───── Data excerpt
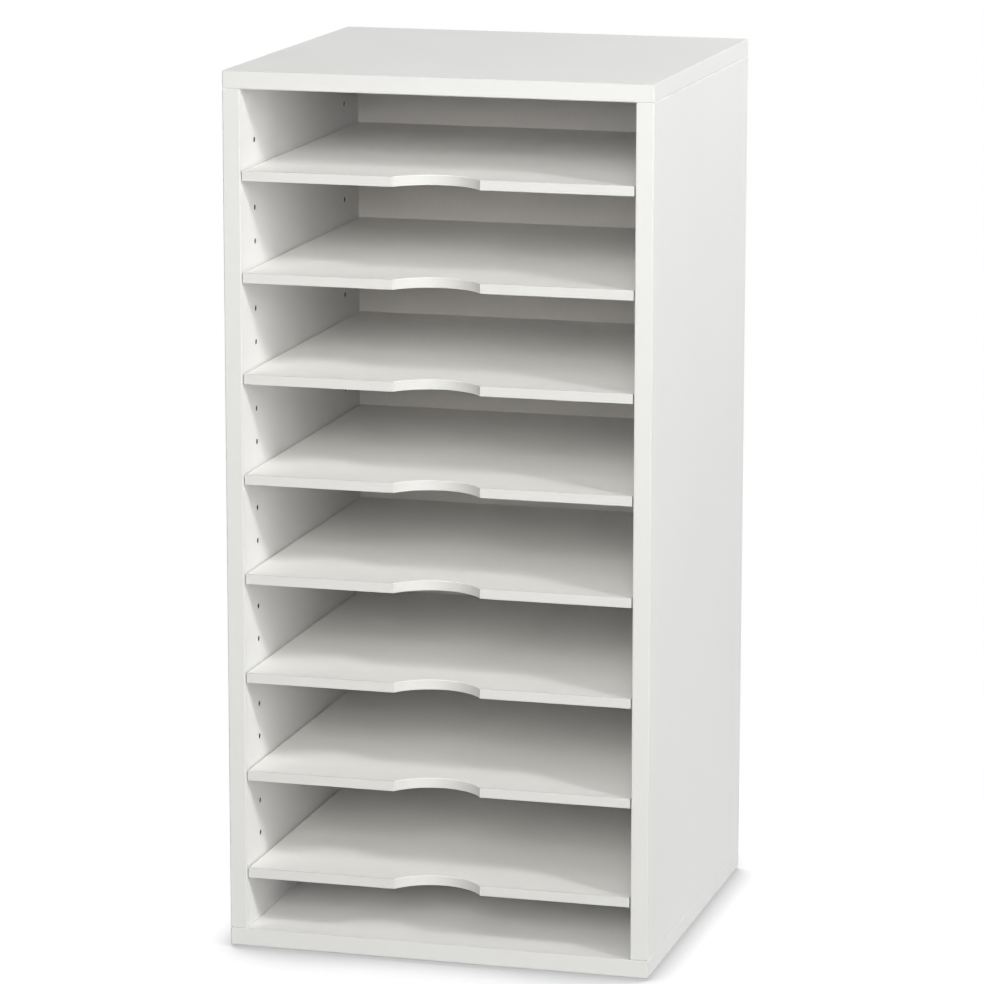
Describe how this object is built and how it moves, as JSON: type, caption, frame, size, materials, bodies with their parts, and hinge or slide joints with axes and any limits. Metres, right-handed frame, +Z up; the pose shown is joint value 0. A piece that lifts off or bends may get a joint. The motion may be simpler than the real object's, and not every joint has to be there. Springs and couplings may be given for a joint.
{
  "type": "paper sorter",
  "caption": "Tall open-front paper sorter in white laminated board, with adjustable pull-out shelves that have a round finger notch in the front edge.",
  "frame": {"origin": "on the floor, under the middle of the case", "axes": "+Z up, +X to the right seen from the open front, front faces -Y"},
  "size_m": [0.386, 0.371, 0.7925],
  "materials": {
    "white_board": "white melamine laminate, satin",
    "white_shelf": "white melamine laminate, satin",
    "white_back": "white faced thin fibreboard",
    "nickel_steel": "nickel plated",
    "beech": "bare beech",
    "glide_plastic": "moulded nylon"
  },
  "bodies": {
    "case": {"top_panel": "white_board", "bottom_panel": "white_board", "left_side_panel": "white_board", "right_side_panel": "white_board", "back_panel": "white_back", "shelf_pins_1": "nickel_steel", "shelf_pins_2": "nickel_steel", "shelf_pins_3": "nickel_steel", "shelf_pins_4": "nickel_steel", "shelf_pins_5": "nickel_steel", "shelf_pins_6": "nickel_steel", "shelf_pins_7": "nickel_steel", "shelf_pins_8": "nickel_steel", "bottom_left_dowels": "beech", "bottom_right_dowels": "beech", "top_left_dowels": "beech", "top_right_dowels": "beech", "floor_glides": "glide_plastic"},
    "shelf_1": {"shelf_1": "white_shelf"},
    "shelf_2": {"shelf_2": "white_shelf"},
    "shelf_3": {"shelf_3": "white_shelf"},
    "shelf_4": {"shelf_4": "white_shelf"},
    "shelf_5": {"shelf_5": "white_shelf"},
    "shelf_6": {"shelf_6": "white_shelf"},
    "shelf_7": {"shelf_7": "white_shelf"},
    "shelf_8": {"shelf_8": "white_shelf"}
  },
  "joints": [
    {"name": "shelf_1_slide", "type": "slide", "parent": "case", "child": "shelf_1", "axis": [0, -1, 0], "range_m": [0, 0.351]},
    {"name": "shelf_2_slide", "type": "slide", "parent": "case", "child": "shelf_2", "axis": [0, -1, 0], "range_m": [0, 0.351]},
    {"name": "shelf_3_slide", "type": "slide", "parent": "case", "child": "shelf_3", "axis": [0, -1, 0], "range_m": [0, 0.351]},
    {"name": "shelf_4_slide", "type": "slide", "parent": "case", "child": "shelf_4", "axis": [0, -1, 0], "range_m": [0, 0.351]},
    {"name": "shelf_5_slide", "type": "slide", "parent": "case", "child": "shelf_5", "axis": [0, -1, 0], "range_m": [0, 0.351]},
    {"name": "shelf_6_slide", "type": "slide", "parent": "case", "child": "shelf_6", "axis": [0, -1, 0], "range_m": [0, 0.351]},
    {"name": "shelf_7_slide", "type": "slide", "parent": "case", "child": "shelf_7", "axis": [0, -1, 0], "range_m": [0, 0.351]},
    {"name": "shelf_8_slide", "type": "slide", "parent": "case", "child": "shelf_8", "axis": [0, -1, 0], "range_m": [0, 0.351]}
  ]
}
──────────
Problem to work on — Copy the material above verbatim.

Expected answer —
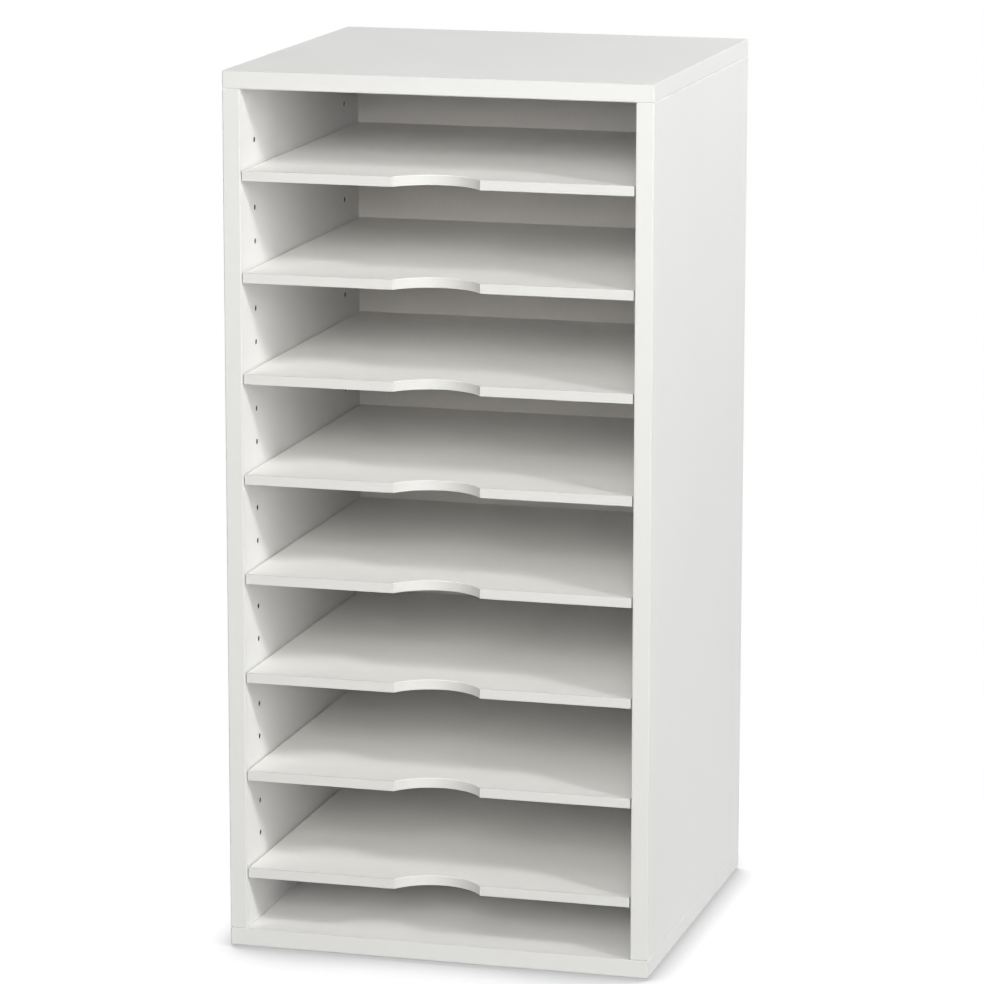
Describe how this object is built and how it moves, as JSON: type, caption, frame, size, materials, bodies with their parts, and hinge or slide joints with axes and any limits. Metres, right-handed frame, +Z up; the pose shown is joint value 0. A piece that lifts off or bends may get a joint. The motion may be simpler than the real object's, and not every joint has to be there. Springs and couplings may be given for a joint.
{
  "type": "paper sorter",
  "caption": "Tall open-front paper sorter in white laminated board, with adjustable pull-out shelves that have a round finger notch in the front edge.",
  "frame": {"origin": "on the floor, under the middle of the case", "axes": "+Z up, +X to the right seen from the open front, front faces -Y"},
  "size_m": [0.386, 0.371, 0.7925],
  "materials": {
    "white_board": "white melamine laminate, satin",
    "white_shelf": "white melamine laminate, satin",
    "white_back": "white faced thin fibreboard",
    "nickel_steel": "nickel plated",
    "beech": "bare beech",
    "glide_plastic": "moulded nylon"
  },
  "bodies": {
    "case": {"top_panel": "white_board", "bottom_panel": "white_board", "left_side_panel": "white_board", "right_side_panel": "white_board", "back_panel": "white_back", "shelf_pins_1": "nickel_steel", "shelf_pins_2": "nickel_steel", "shelf_pins_3": "nickel_steel", "shelf_pins_4": "nickel_steel", "shelf_pins_5": "nickel_steel", "shelf_pins_6": "nickel_steel", "shelf_pins_7": "nickel_steel", "shelf_pins_8": "nickel_steel", "bottom_left_dowels": "beech", "bottom_right_dowels": "beech", "top_left_dowels": "beech", "top_right_dowels": "beech", "floor_glides": "glide_plastic"},
    "shelf_1": {"shelf_1": "white_shelf"},
    "shelf_2": {"shelf_2": "white_shelf"},
    "shelf_3": {"shelf_3": "white_shelf"},
    "shelf_4": {"shelf_4": "white_shelf"},
    "shelf_5": {"shelf_5": "white_shelf"},
    "shelf_6": {"shelf_6": "white_shelf"},
    "shelf_7": {"shelf_7": "white_shelf"},
    "shelf_8": {"shelf_8": "white_shelf"}
  },
  "joints": [
    {"name": "shelf_1_slide", "type": "slide", "parent": "case", "child": "shelf_1", "axis": [0, -1, 0], "range_m": [0, 0.351]},
    {"name": "shelf_2_slide", "type": "slide", "parent": "case", "child": "shelf_2", "axis": [0, -1, 0], "range_m": [0, 0.351]},
    {"name": "shelf_3_slide", "type": "slide", "parent": "case", "child": "shelf_3", "axis": [0, -1, 0], "range_m": [0, 0.351]},
    {"name": "shelf_4_slide", "type": "slide", "parent": "case", "child": "shelf_4", "axis": [0, -1, 0], "range_m": [0, 0.351]},
    {"name": "shelf_5_slide", "type": "slide", "parent": "case", "child": "shelf_5", "axis": [0, -1, 0], "range_m": [0, 0.351]},
    {"name": "shelf_6_slide", "type": "slide", "parent": "case", "child": "shelf_6", "axis": [0, -1, 0], "range_m": [0, 0.351]},
    {"name": "shelf_7_slide", "type": "slide", "parent": "case", "child": "shelf_7", "axis": [0, -1, 0], "range_m": [0, 0.351]},
    {"name": "shelf_8_slide", "type": "slide", "parent": "case", "child": "shelf_8", "axis": [0, -1, 0], "range_m": [0, 0.351]}
  ]
}